## START Given records

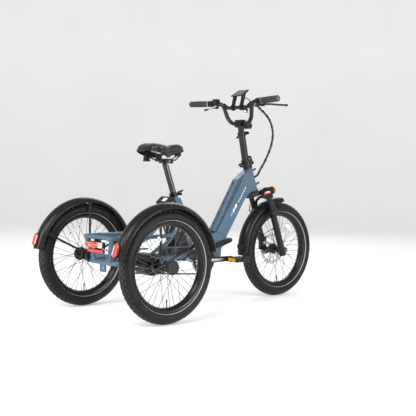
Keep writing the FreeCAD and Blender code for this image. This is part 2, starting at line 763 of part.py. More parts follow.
def riser_point(along, ahead=0.0, side=0.0):
    """A point measured up the riser's axis from its foot, ahead of it and to its left."""
    up = riser_up()
    return riser_foot + up * along + Vec(up.z, 0, -up.x) * ahead + Vec(0, side, 0)


def stem_base():
    """Lower half of the folding joint, clamped on the steerer."""
    body = rod(steer_point(74.3), steer_point(100), 26)
    hinge_lugs = []
    for side in (-1, 1):
        low, high = sorted((side * 8, side * 20))
        hinge_lugs.append(steer_plate([(84, -35), (100, -42), (100, -20), (84, -20)], low, high))
        hinge_lugs.append(rod(steer_point(100, -35, low), steer_point(100, -35, high), 7))
        latch_low, latch_high = sorted((side * 9.4, side * 15))
        hinge_lugs.append(steer_plate([(80, 18), (80, 38), (96, 40), (96, 18)], latch_low, latch_high))
    pin = rod(steer_point(100, -35, -20), steer_point(100, -35, 20), 3.5)
    latch_pin = rod(steer_point(88, 34, -15), steer_point(88, 34, 15), 2.5)
    bore = rod(steer_point(74), steer_point(96), 14.3)
    return merge([body, pin, latch_pin] + hinge_lugs).cut(bore)


def riser_tube():
    """Upper half of the folding joint with the outer riser tube and its clamp collar."""
    collar = rod(steer_point(100.3), steer_point(120), 27)
    lug = rod(steer_point(100, -35, -7.6), steer_point(100, -35, 7.6), 7)
    arm = steer_plate([(100.3, -40), (114, -30), (114, -18), (100.3, -18)], -7.6, 7.6)
    lug_hole = rod(steer_point(100, -35, -9), steer_point(100, -35, 9), 3.5 + running_gap)
    tube = rod(riser_point(-18), riser_point(147), 19)
    top_ring = rod(riser_point(126), riser_point(147), 23)
    ears = [rod(riser_point(136, 27, -15), riser_point(136, 27, 15), 9)]
    bore = rod(riser_point(8), riser_point(150), 16.5)
    split = rod(riser_point(136, 27, -1.5), riser_point(136, 27, 1.5), 12)
    skewer_hole = rod(riser_point(136, 27, -20), riser_point(136, 27, 20), 3 + running_gap)
    solid = merge([collar, lug, arm, tube, top_ring] + ears)
    return solid.cut(lug_hole).cut(bore).cut(split).cut(skewer_hole)


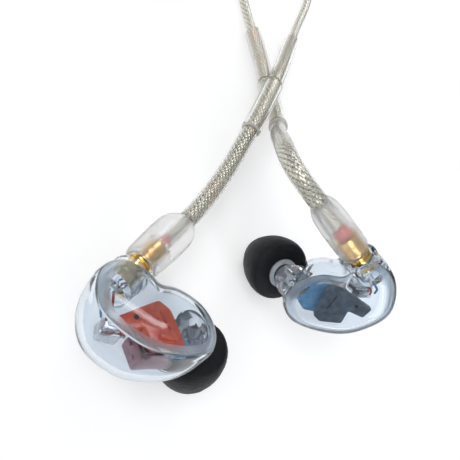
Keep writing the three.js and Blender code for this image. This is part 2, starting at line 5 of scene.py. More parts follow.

## END Given records

▶ _Exercise details_
Write the data from above out again, exactly.

▶ _Answer to this task_
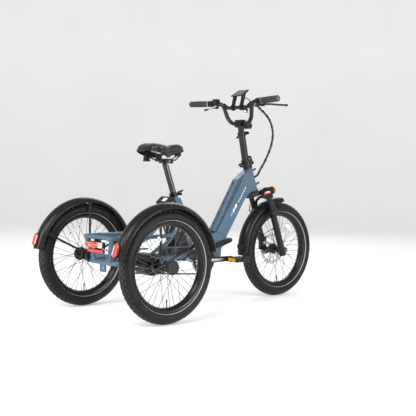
Keep writing the FreeCAD and Blender code for this image. This is part 2, starting at line 763 of part.py. More parts follow.
def riser_point(along, ahead=0.0, side=0.0):
    """A point measured up the riser's axis from its foot, ahead of it and to its left."""
    up = riser_up()
    return riser_foot + up * along + Vec(up.z, 0, -up.x) * ahead + Vec(0, side, 0)


def stem_base():
    """Lower half of the folding joint, clamped on the steerer."""
    body = rod(steer_point(74.3), steer_point(100), 26)
    hinge_lugs = []
    for side in (-1, 1):
        low, high = sorted((side * 8, side * 20))
        hinge_lugs.append(steer_plate([(84, -35), (100, -42), (100, -20), (84, -20)], low, high))
        hinge_lugs.append(rod(steer_point(100, -35, low), steer_point(100, -35, high), 7))
        latch_low, latch_high = sorted((side * 9.4, side * 15))
        hinge_lugs.append(steer_plate([(80, 18), (80, 38), (96, 40), (96, 18)], latch_low, latch_high))
    pin = rod(steer_point(100, -35, -20), steer_point(100, -35, 20), 3.5)
    latch_pin = rod(steer_point(88, 34, -15), steer_point(88, 34, 15), 2.5)
    bore = rod(steer_point(74), steer_point(96), 14.3)
    return merge([body, pin, latch_pin] + hinge_lugs).cut(bore)


def riser_tube():
    """Upper half of the folding joint with the outer riser tube and its clamp collar."""
    collar = rod(steer_point(100.3), steer_point(120), 27)
    lug = rod(steer_point(100, -35, -7.6), steer_point(100, -35, 7.6), 7)
    arm = steer_plate([(100.3, -40), (114, -30), (114, -18), (100.3, -18)], -7.6, 7.6)
    lug_hole = rod(steer_point(100, -35, -9), steer_point(100, -35, 9), 3.5 + running_gap)
    tube = rod(riser_point(-18), riser_point(147), 19)
    top_ring = rod(riser_point(126), riser_point(147), 23)
    ears = [rod(riser_point(136, 27, -15), riser_point(136, 27, 15), 9)]
    bore = rod(riser_point(8), riser_point(150), 16.5)
    split = rod(riser_point(136, 27, -1.5), riser_point(136, 27, 1.5), 12)
    skewer_hole = rod(riser_point(136, 27, -20), riser_point(136, 27, 20), 3 + running_gap)
    solid = merge([collar, lug, arm, tube, top_ring] + ears)
    return solid.cut(lug_hole).cut(bore).cut(split).cut(skewer_hole)


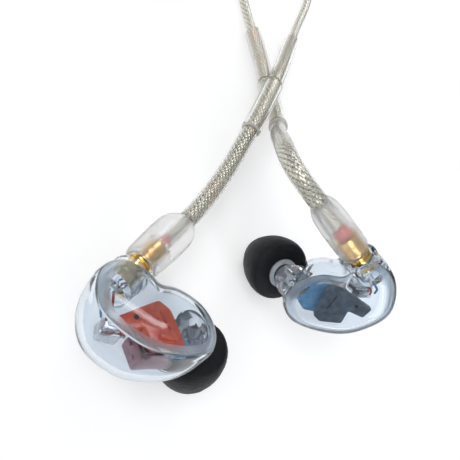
Keep writing the three.js and Blender code for this image. This is part 2, starting at line 5 of scene.py. More parts follow.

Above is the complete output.